I have a stock 05 M6. What is the best NOS wet kit on the market for the GTO and what HP gains can I get being stock without tearing stuff up ? Any and all info,facts and opinions are welcomed...


----------



## Dragon 32 (Jan 27, 2006)

Thanx for all the help.....


----------



## 707GTOLS2 (Aug 31, 2005)

Not too sure but I think Dry is more "Stock" friendly but don't quote me on that


----------



## Dragon 32 (Jan 27, 2006)

Now see, I heard dry was bad, and wet was good.
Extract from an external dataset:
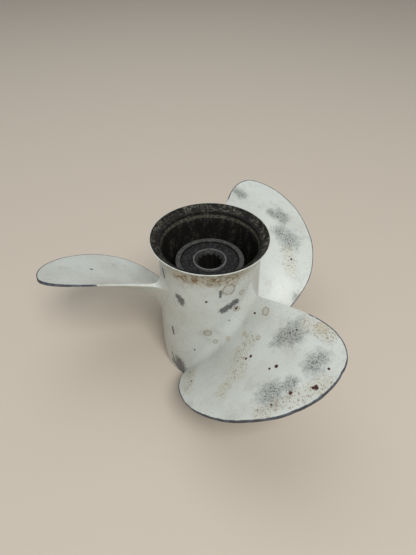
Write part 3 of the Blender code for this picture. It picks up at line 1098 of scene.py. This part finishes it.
    marked = strongest(n, [smudge, rust, bare_shade, n.times(film, 0.5)])
    gloss = n.plus(0.30, n.times(marked, 0.34))
    relief = n.minus(n.times(grain, 0.10), n.times(n.math("MAXIMUM", rust, bare_shade), 0.5))
    n.feed(shader, {
        "Base Color": colour,
        "Metallic": n.times(bare_shade, 0.35),
        "Roughness": n.plus(gloss, n.times(grain, 0.16)),
        "Normal": n.bump(relief, 0.30, 0.0003),
    })
    return material


def soot_material(sizes, finish):
    """Exhaust soot over old paint inside the barrel: flaked on the funnel, streaked on the wall, and on the
    ledge flaked over a painted highlight.
    """
    material, n, shader, place = new_material("exhaust_soot")
    shader.inputs["Specular IOR Level"].default_value = DULL_SPECULAR
    height = n.put("ShaderNodeSeparateXYZ", {0: place}).outputs["Z"]
    foot = sizes.length - sizes.funnel_depth
    groove_low = foot - sizes.groove_width
    ledge_low = groove_low - sizes.ledge_depth
    streaked = n.vector("MULTIPLY", place, (1.0, 1.0, 0.40))
    cloud = n.between(n.noise(place, 75.0, 6.0, 0.72, 0.6), 0.42, 0.60)
    flake = n.between(n.noise(place, 420.0, 5.0, 0.78), 0.46, 0.58)
    streak = n.between(n.noise(streaked, 120.0, 6.0, 0.74), 0.47, 0.66)
    funnel = n.between(height, foot + 0.0001, foot + 0.0012)
    # The ledge keeps a steady lighter base under its flakes: painted light falling on the ledge from above
    ledge = n.times(
        n.between(height, ledge_low, ledge_low + 0.001),
        n.rest(n.between(height, groove_low - 0.0012, groove_low - 0.0007)))
    on_funnel = n.times(funnel, n.times(cloud, n.plus(0.06, n.times(flake, 0.86))))
    ledge_flakes_and_light = n.times(ledge, n.plus(0.22, n.times(flake, 0.55)))
    on_wall = n.times(streak, n.times(flake, 0.50))
    showing = strongest(n, [on_funnel, ledge_flakes_and_light, on_wall])
    colour = n.blend(showing, rgba(finish.soot), rgba(finish.sooty_paint))
    boss_top = n.times(
        n.between(height, sizes.boss_aft - 0.0012, sizes.boss_aft - 0.0004),
        n.rest(n.between(height, sizes.boss_aft, sizes.boss_aft + 0.0008)))
    near_boss = n.rest(n.between(n.from_shaft(place), sizes.boss_radius, sizes.boss_radius + 0.001))
    rubbed = n.times(n.times(boss_top, near_boss), n.plus(0.45, n.times(flake, 0.5)))
    n.feed(shader, {
        "Base Color": n.blend(rubbed, colour, rgba(finish.boss_face)),
        "Roughness": n.minus(0.72, n.times(showing, 0.25)),
        "Normal": n.bump(n.noise(place, 700.0, 5.0, 0.7), 0.5, 0.0005),
    })
    return material


def rubber_material(finish, groups):
    """Dark aged rubber with dry dust."""
    material, n, shader, place = new_material("aged_rubber")
    shader.inputs["Specular IOR Level"].default_value = DULL_SPECULAR
    dust = n.group(groups["specks"], {"Vector": place, "Scale": 700.0, "Share": 0.43, "Edge": 0.06})
    film = n.between(n.noise(place, 150.0, 6.0, 0.75), 0.45, 0.70)
    colour = n.blend(n.times(film, 0.14), rgba(finish.rubber), rgba(finish.dust))
    colour = n.blend(n.times(dust, 0.50), colour, rgba(finish.dust))
    n.feed(shader, {
        "Base Color": colour,
        "Roughness": n.plus(0.62, n.times(film, 0.25)),
        "Normal": n.bump(n.noise(place, 900.0, 4.0, 0.7), 0.6, 0.0005),
    })
    return material


def sleeve_material(core, finish, groups):
    """Scuffed metal: rubbed on its end ring, faintly so in its mouth; the mouth and the bore are black,
    partly grime and partly painted shade of the deep hole.
    """
    material, n, shader, place = new_material("scuffed_sleeve")
    shader.inputs["Specular IOR Level"].default_value = DULL_SPECULAR
    grime = n.between(n.noise(place, 420.0, 6.0, 0.7), 0.40, 0.62)
    fleck = n.group(groups["specks"], {"Vector": place, "Scale": 900.0, "Share": 0.42, "Edge": 0.08})
    out = n.from_shaft(place)
    height = n.put("ShaderNodeSeparateXYZ", {0: place}).outputs["Z"]
    ring = n.between(out, core.mouth_radius - 0.0004, core.mouth_radius + 0.0002)
    lip = n.between(height, SLEEVE_HIGH.z - 0.0046, SLEEVE_HIGH.z - 0.0030)
    rubbed = n.math("MAXIMUM", n.times(ring, 0.50), n.times(lip, 0.10))
    rubbed = n.times(rubbed, n.rest(n.times(grime, 0.55)))
    # Soot black wherever the metal is not rubbed: grime, and painted shade in the countersunk mouth and the
    # bore
    colour = n.blend(rubbed, rgba(finish.soot), rgba(finish.sleeve))
    colour = n.blend(n.times(n.times(fleck, lip), 0.40), colour, rgba(finish.dust))
    n.feed(shader, {
        "Base Color": colour,
        "Metallic": n.times(rubbed, 0.5),
        "Roughness": n.plus(0.45, n.times(grime, 0.30)),
        "Normal": n.bump(n.noise(place, 1100.0, 4.0, 0.7), 0.4, 0.0003),
    })
    return material


def shared_groups():
    """The effects that more than one material or mark uses, built once."""
    if "worn_mark" not in bpy.data.node_groups:
        worn_mark_group()
        ring_mark_group()
        speck_group()
    return {name: bpy.data.node_groups[name] for name in ("worn_mark", "ring_mark", "specks")}


def split_inside(body, sizes):
    """Give the faces inside the barrel the second material."""
    foot = sizes.length - sizes.funnel_depth
    for face in body.data.polygons:
        centre = face.center
        radius = math.hypot(centre.x, centre.y)
        inside = radius < sizes.bore + INSIDE_MARGIN and centre.z > 0.0002
        towards_shaft = centre.x * face.normal.x + centre.y * face.normal.y < 0.0
        funnel = radius < sizes.rim_radius and centre.z > sizes.neck_height and towards_shaft
        beside_groove = foot - sizes.groove_width - 0.0010 < centre.z < foot + 0.0010
        groove = beside_groove and radius < sizes.funnel_foot + sizes.groove_depth + 0.0003
        face.material_index = 1 if inside or funnel or groove else 0


class PROPELLER_OT_casting(bpy.types.Operator):
    """Build the painted casting: barrel, boss, webs and three blades in one piece"""

    bl_idname = "propeller.casting"
    bl_label = "Casting"

    def execute(self, context):
        scene = context.scene
        sizes, blades, finish = scene.propeller_sizes, scene.propeller_blades, scene.propeller_finish
        body = build_casting(sizes, blades)
        keep_edge_wear_and_shade(body, sizes, blades)
        groups = shared_groups()
        body.data.materials.clear()
        body.data.materials.append(paint_material(sizes, blades, finish, groups))
        body.data.materials.append(soot_material(sizes, finish))
        split_inside(body, sizes)
        smooth(body)
        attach(body, "root")
        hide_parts("casting")
        return {"FINISHED"}


class PROPELLER_OT_bushing(bpy.types.Operator):
    """Build the rubber bushing, its corners rounded at the boss and the sleeve"""

    bl_idname = "propeller.bushing"
    bl_label = "Rubber Bushing"

    def execute(self, context):
        scene = context.scene
        core = scene.propeller_core
        outer = core.bushing_radius
        bore = core.sleeve_radius + core.clearance
        section = tube_section(outer, bore, BUSHING_LOW.z, BUSHING_HIGH.z, 0.0012, 0.0006)
        ring = turned("rubber_ring", section, BUSHING_SIDES)
        ring.data.materials.append(rubber_material(scene.propeller_finish, shared_groups()))
        smooth(ring)
        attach(ring, "root")
        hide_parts("rubber_bushing")
        return {"FINISHED"}


class PROPELLER_OT_sleeve(bpy.types.Operator):
    """Build the splined sleeve with its rounded teeth and countersunk mouth"""

    bl_idname = "propeller.sleeve"
    bl_label = "Splined Sleeve"

    def execute(self, context):
        scene = context.scene
        core = scene.propeller_core
        low, high = SLEEVE_LOW.z, SLEEVE_HIGH.z
        bore = core.spline_tip - 0.0014
        sink = core.mouth_radius - bore
        section = arc((core.sleeve_radius - 0.0005, low + 0.0005), 0.0005, -90.0, 0.0, 3)
        section += arc((core.sleeve_radius - 0.0005, high - 0.0005), 0.0005, 0.0, 90.0, 3)
        section += [(core.mouth_radius + 0.0002, high), (core.mouth_radius - 0.0002, high - 0.0003)]
        section += [(bore, high - sink), (bore, low)]
        sleeve = turned("toothed_sleeve", section, SLEEVE_SIDES)
        join_solid(sleeve, spline_cutter(core, low, high), "DIFFERENCE")
        bevel_edges(sleeve, 0.00018, 40.0, 2)
        face_outwards(sleeve)
        sleeve.data.materials.clear()
        sleeve.data.materials.append(sleeve_material(core, scene.propeller_finish, shared_groups()))
        smooth(sleeve)
        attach(sleeve, "root")
        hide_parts("splined_sleeve")
        return {"FINISHED"}


def spline_cutter(core, low, high):
    """What the splined bore takes out: a toothed circle extruded through the sleeve."""
    count = core.spline_count
    deselect_all()
    bpy.ops.mesh.primitive_circle_add(vertices=4 * count, radius=core.spline_root, fill_type="NGON")
    cutter = bpy.context.object
    cutter.name = "bore"
    pitch = TURN / count
    half = 0.5 * TOOTH_SHARE * pitch
    turns = (-TOOTH_TIP * half, TOOTH_TIP * half, half, pitch - half)
    radii = (core.spline_tip, core.spline_tip, core.spline_root, core.spline_root)
    for vertex in cutter.data.vertices:
        tooth, corner = divmod(vertex.index, 4)
        flat = polar(radii[corner], tooth * pitch + turns[corner])
        vertex.co = (flat.x, flat.y, low - 0.002)
    edit(cutter)
    bpy.ops.mesh.extrude_region_move(TRANSFORM_OT_translate={"value": (0.0, 0.0, high - low + 0.004)})
    bpy.ops.object.mode_set(mode="OBJECT")
    face_outwards(cutter)
    return cutter


def area_light(name, power, size, place, target, colour):
    """A soft square light aimed at a point."""
    data = bpy.data.lights.new(name, "AREA")
    data.energy = power
    data.size = size
    data.color = colour
    light = bpy.data.objects.new(name, data)
    bpy.context.scene.collection.objects.link(light)
    light.location = place
    light.rotation_euler = (Vector(target) - Vector(place)).to_track_quat("-Z", "Y").to_euler()


class PROPELLER_OT_stage(bpy.types.Operator):
    """Set the pale floor, the soft lights and the camera"""

    bl_idname = "propeller.stage"
    bl_label = "Stage"

    def execute(self, context):
        scene = context.scene
        stage = scene.propeller_stage
        deselect_all()
        bpy.ops.mesh.primitive_plane_add(size=FLOOR_SIDE, location=(0.0, 0.0, -FLOOR_GAP))
        floor = context.object
        floor.name = "floor"
        settle(floor)
        pale, _, shader, _ = new_material("plain_floor")
        shader.inputs["Base Color"].default_value = rgba(stage.floor)
        shader.inputs["Roughness"].default_value = 0.8
        floor.data.materials.append(pale)

        world = bpy.data.worlds.new("soft_room")
        scene.world = world
        world.use_nodes = True
        background = world.node_tree.nodes["Background"]
        background.inputs["Color"].default_value = rgba(stage.sky)
        background.inputs["Strength"].default_value = stage.sky_strength
        middle = (0.0, 0.0, 0.07)
        area_light("ceiling", stage.key_power, 0.7, (0.36, -1.05, 1.65), middle, (0.98, 1.0, 1.0))
        area_light("overhead", 0.40 * stage.key_power, 1.6, (-0.3, 0.5, 1.7), middle, (0.96, 0.99, 1.0))

        data = bpy.data.cameras.new("camera")
        data.sensor_fit = "VERTICAL"
        data.sensor_height = 36.0
        data.lens = stage.lens
        data.clip_start = 0.01
        camera = bpy.data.objects.new("camera", data)
        scene.collection.objects.link(camera)
        turn = Matrix.Rotation(stage.camera_yaw, 4, "Z")
        tilt = Matrix.Rotation(0.5 * math.pi - stage.camera_pitch, 4, "X")
        roll = Matrix.Rotation(stage.camera_roll, 4, "Z")
        camera.location = (0.0, -stage.camera_back, stage.camera_height)
        camera.rotation_euler = (turn @ tilt @ roll).to_euler()
        scene.camera = camera
        scene.view_settings.view_transform = "Standard"
        return {"FINISHED"}


class PROPELLER_PT_panel(bpy.types.Panel):
    """Lists the propeller's pieces and their settings"""

    bl_idname = "PROPELLER_PT_panel"
    bl_label = "Propeller"
    bl_space_type = "VIEW_3D"
    bl_region_type = "UI"
    bl_category = "Propeller"

    def draw(self, context):
        for operator in OPERATORS:
            self.layout.operator(operator.bl_idname)
        for name in GROUPS:
            box = self.layout.box()
            settings = getattr(context.scene, name)
            box.label(text=settings.bl_rna.name)
            for key in settings.__annotations__:
                box.prop(settings, key)


OPERATORS = (PROPELLER_OT_casting, PROPELLER_OT_bushing, PROPELLER_OT_sleeve, PROPELLER_OT_stage)
GROUPS = {
    "propeller_sizes": PropellerSizes,
    "propeller_blades": PropellerBlades,
    "propeller_core": PropellerCore,
    "propeller_finish": PropellerFinish,
    "propeller_stage": PropellerStage,
}


def register():
    """Register the classes and hang the settings on the scene."""
    for name, kind in GROUPS.items():
        bpy.utils.register_class(kind)
        setattr(bpy.types.Scene, name, PointerProperty(type=kind))
    for kind in (*OPERATORS, PROPELLER_PT_panel):
        bpy.utils.register_class(kind)


def unregister():
    """Take the classes and the settings away again."""
    for kind in (PROPELLER_PT_panel, *reversed(OPERATORS)):
        bpy.utils.unregister_class(kind)
    for name, kind in GROUPS.items():
        delattr(bpy.types.Scene, name)
        bpy.utils.unregister_class(kind)


def main():
    """Build every piece and set the stage."""
    register()
    bpy.ops.propeller.casting()
    bpy.ops.propeller.bushing()
    bpy.ops.propeller.sleeve()
    bpy.ops.propeller.stage()


if __name__ == "__main__":
    main()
And yes I'm talking about NOS...


----------



## 707GTOLS2 (Aug 31, 2005)

haha I feel you Bro!!!
I thought it was the other way around!
Dry is ok
wet is riskier
I'll ask my buddy he's been running a dry kit in his 02 WS-6 two months after buying it from the dealer in 02 and there's been nothing wrong with his T/A


----------



## DK2F (Jan 11, 2006)

i have a 2005 pontiac gto ls2 m6 also and currently have a wet zex nitrous kit with a 125shot installed. youll want a window switch, a throttle position switch, and purge for safety reasons. a wet kit is safer because it adds the fuel for you instead of relying on the maf to sense the nitrous being added. a dry shot is fine but if the maf doesnt recognize the add of nitrous BOOM, or if for any reason your nitrous sprays and fuel doenst add or your injectors max out BOOM. injectors can max out on wet also but shots up to 150 are usually pretty safe. i chose the wet kit because the fuel is added instead of relying on the maf like i said, for example when i installed the kit it stayed on after i unarmed it and that normally would murder the engine, but because it was adding fuel and nitrous(wet) i was ok. if it would have been dry you would have scored at least a piston. that being said there are plenty of options here

i dont know this forums rules about posting about other vendors here so sorry if i shouldnt reference links but

www.nitrousoutlet.com is great. if you call them they can take care of all ur needs and are pretty much specialists with ls1s and ls2s using nitrous. a plate kit would probally be your best choice or the zex kit like i have works to. if you dont know the terminology or what window switchs and tps switches and plate systems are then do your research at ls1gto.com/forums in the nitrous section. they can help you more then i can. i am by no means an expert. i hope this helped

and as for gains, the ls2 can handle up to a 150 safely if the proper tuning and equipment is used, ive heard of some people using 200 shots without problems but thats pushing it. if done right then nothing has to be torn up or reinforced, except maybe a driveshaft loop if your gunna run it at the strip and eventually a clutch because after spraying it will wear out much quicker.
once again hope this helps you out.


----------